When to Use Rust Acceleration¶

✅ Recommended for: - Graphs with 10K+ nodes - Iterative algorithms (PageRank, label propagation) - Repeated traversals - Production workloads

⚠️ May not benefit: - Very small graphs (<1000 nodes) - One-time operations - Development/prototyping

Memory Optimization¶

# Use efficient data types
edges = pd.DataFrame({
    'src': pd.array([...], dtype='int32'),  # Not int64
    'dst': pd.array([...], dtype='int32'),
    'weight': pd.array([...], dtype='float32')  # Not float64
})

# Load only required columns
graph = pf.GraphFrame.from_graphar(
    "large_graph/",
    vertex_columns=['id', 'label'],
    edge_columns=['src', 'dst', 'weight']
)

Integration with Other Libraries¶

NetworkX¶

# ParquetFrame → NetworkX
graph = pf.GraphFrame.from_graphar("data/")
nx_graph = graph.to_networkx()

# NetworkX → ParquetFrame
graph = pf.GraphFrame.from_networkx(nx_graph)

igraph¶

# ParquetFrame → igraph
import igraph as ig
edges = graph.edges
ig_graph = ig.Graph.TupleList(
    edges=zip(edges['src'], edges['dst']),
    directed=True
)

PyTorch Geometric¶

# For GNN workflows
import torch
from torch_geometric.data import Data

# Convert to PyG format
edge_index = torch.tensor(
    [graph.edges['src'].values, graph.edges['dst'].values],
    dtype=torch.long
)

data = Data(edge_index=edge_index, num_nodes=graph.num_vertices)

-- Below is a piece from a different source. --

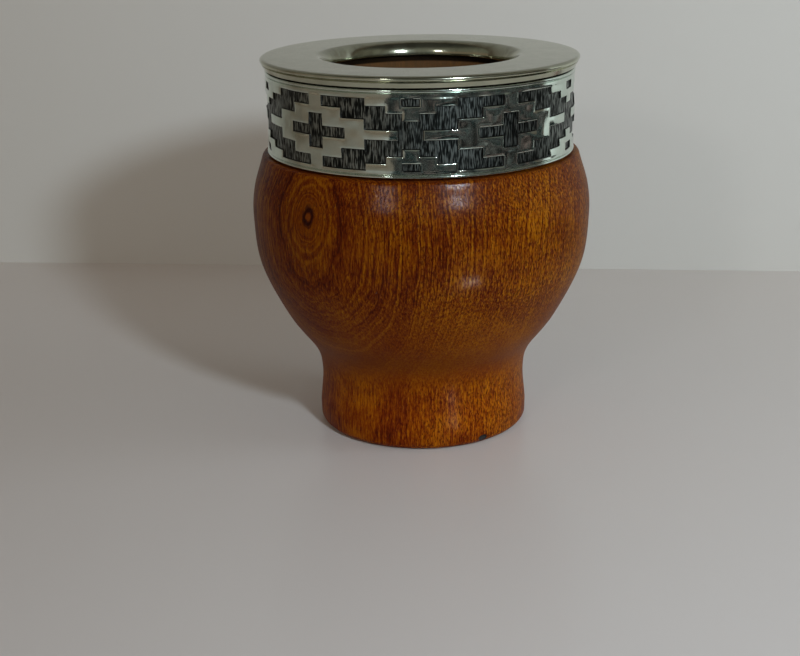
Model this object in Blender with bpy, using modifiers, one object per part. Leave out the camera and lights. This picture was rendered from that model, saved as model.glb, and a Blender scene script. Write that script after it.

Rust Acceleration - High-performance graph algorithms
Core Features - DataFrame operations for graph data
Analytics & Statistics - Graph metrics and analysis
YAML Workflows - Graph processing pipelines

Advanced Topics¶

Custom Algorithms¶

Implement custom graph algorithms:

def custom_traversal(graph, start_node, condition):
    """Custom BFS with filtering."""
    visited = set()
    queue = [start_node]

    while queue:
        node = queue.pop(0)
        if node in visited:
            continue

        visited.add(node)

        # Get neighbors
        neighbors = graph.neighbors(node)

        # Apply custom condition
        for neighbor in neighbors:
            if condition(graph, neighbor):
                queue.append(neighbor)

    return visited

Distributed Processing¶

For very large graphs (billions of edges):

# Partition graph by vertex ranges
for partition_id in range(num_partitions):
    partition = graph.get_partition(partition_id)

    # Process partition
    local_scores = partition.pagerank()

    # Aggregate results
    global_scores.update(local_scores)

Next Steps¶

New to graphs? Start with the Tutorial
Using GraphAr? See GraphAr Format Guide
Need performance? Check Rust Acceleration
Real examples? Browse Examples Gallery

API Reference¶

For detailed API documentation, see:

parquetframe.GraphFrame - Main graph class
parquetframe.graph.algorithms - Algorithm implementations
parquetframe.graph.graphar - GraphAr format support
parquetframe.graph_rust - Rust-accelerated functions

Error Handling¶

Common issues when working with graphs:

Schema Mismatch: Ensure your Parquet files match _schema.yaml.
Missing Metadata: _metadata.yaml is required in the graph directory.
Memory Errors: Use islazy=True (Dask) for graphs larger than memory.